It seems like every book I pick up these days is trying to teach people how to live, talk, dress, and eat like Southern folk. Either that or how to “Walk Yourself Thin,” a feat I attempted unsuccessfully at the mall where I gained five pounds celebrating each day’s activities with a fried chicken biscuit at the finish line.
Just because we live in small town America, it doesn't mean that we don't have access to the finer things that make for a cosmopolitan existence, like deli food and street gangs. We can march right down to Joe's Sandwich Shop and Tanning Salon and order a pastrami on rye like everybody else in the country. Of course Joe sometimes gets the pastrami and the pepperoni mixed up, but that's a better mistake making sandwiches than if he were making pizzas. I'm just glad he doesn't sell live bait on the side like he used to.
As for gangland activity, I’ll confess that our town, a little less metropolitan than say Goose Creek, is so small that our gangs meet at each other’s houses like Bible study groups, arriving in little knots of two and three together at the predestined meeting place. I’m anxious to see what the Bloods bring for refreshments. I don’t think I want to know what special ingredient they put in their potato salad. I can’t imagine that they’re much for cooking, what with spending all their time planning playground takeovers and group jaywalking, and are likely to pick up some tacky storebought dessert without bothering to take it out of the package. Of course, it’s difficult to disguise a Ho Ho, even on a silver tray.

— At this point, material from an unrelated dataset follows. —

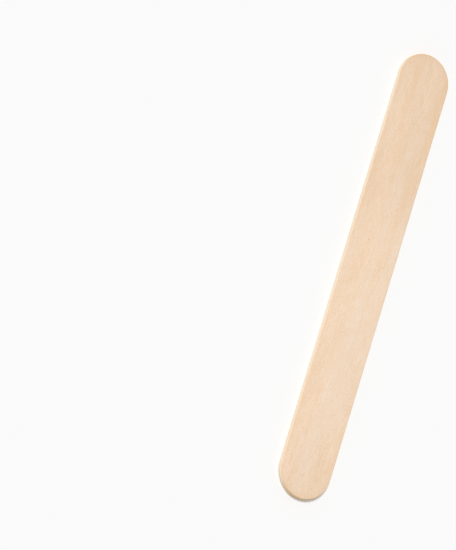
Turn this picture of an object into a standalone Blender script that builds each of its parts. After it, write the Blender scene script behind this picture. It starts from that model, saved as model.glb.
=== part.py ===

For the most part, at least from what I’ve heard being shouted between cars at the traffic light, we have traditional gangs with traditional names; Pinheads, You Idiots, and Any Particular Color of Green You Waiting For? These groups don’t have any national affiliation as of yet, but give them a few more years of growth and there is no reason they won’t be able to exploit corporate sponsorship.
Our gangs mark their territory with graffiti just like those in more urban areas, although it’s considered bad form to spray paint on public property. Garden clubs spend many hours of their valuable time engaged in creative ways to beautify the city and vandalism that disrespects their efforts is met with disapproval. Whipped cream and squirt cheese work much better than paint for signs and symbols,with the additional bonus of serving as a food source for nature’s little creatures.
Since spelling is not a strong point in the area, most of our grafitti is done in pictures; frowny faces convey angst just as well as a naughty word and doesn’t get you in near as much trouble with the broom-wielding granny that finds you expressing yourself on the back wall of the Laundromat and who will gladly show you the square root of angst. A nice Mr. Yuk drawn in the dust on the police cruiser gets the message across just fine.
While I’m on the subject, it seems to me that a dress code of some sort would prove beneficial to everyone. Torn jeans and bandanas may be stylish, but what does that outfit say about your roots? Khaki pants are always nice and can be paired with a blue pinpoint Oxford for a sharp casual look, although there is always the chance that you’ll be taken for a bag boy at the A&P. Individuality can be asserted with a name patch on the left front breast in the traditional style, as long as we engage our creativity in name selection and elect only one Killer or Tiny per group. Somebody is going to have to give in and be Mr. Grumpypants.
So as to spare hurt feelingss, it seems necessary to mention that we have recently developed a motorcycle gang franchise, and even though he doesn’t have a Harley, Pervis Pridemore has a lot to be proud of. He has a sidecar that will hold the things Delores told him to pick up at the store including the string cheese and bulk toilet paper, unless of course, it’s holding Delores herself who likes to hop in for a spin down the driveway to check the mail or fetch the newspaper. However, all this chauffeured luxury has served to increase the amount of room Delores occupies in the side car.
Maybe Delores needs some of those pointers on how to walk herself thin. I hope she doesn't try it at the mall. That sidecar can only stand so much.
3 comments:
I love the names of your gangs! Now I know you're uptown, because we don't even have a traffic light. And we're not always sure we have graffiti, because we have so many artists in town. It gets tricky when people scrub away an art installation. ;)
Great post, I love it!
Wow, you are living in the bigtime. We don't have a traffic light. We don't have gangs, either, unless you count the Sudder twins on their dirt bikes. Someone did once write something on the side of the community hall, but it was so poorly spelled that no-one knew what it meant. (Well, old lady Johnston thought she did, but she always thinks she knows everything!)
It sounds idyllic. LOL at the gangs meeting as if for Bible study groups.
Mr. Grumpypants sounds kind of scary though. If he sticks to khaki and blue, maybe he won't be so intimidating!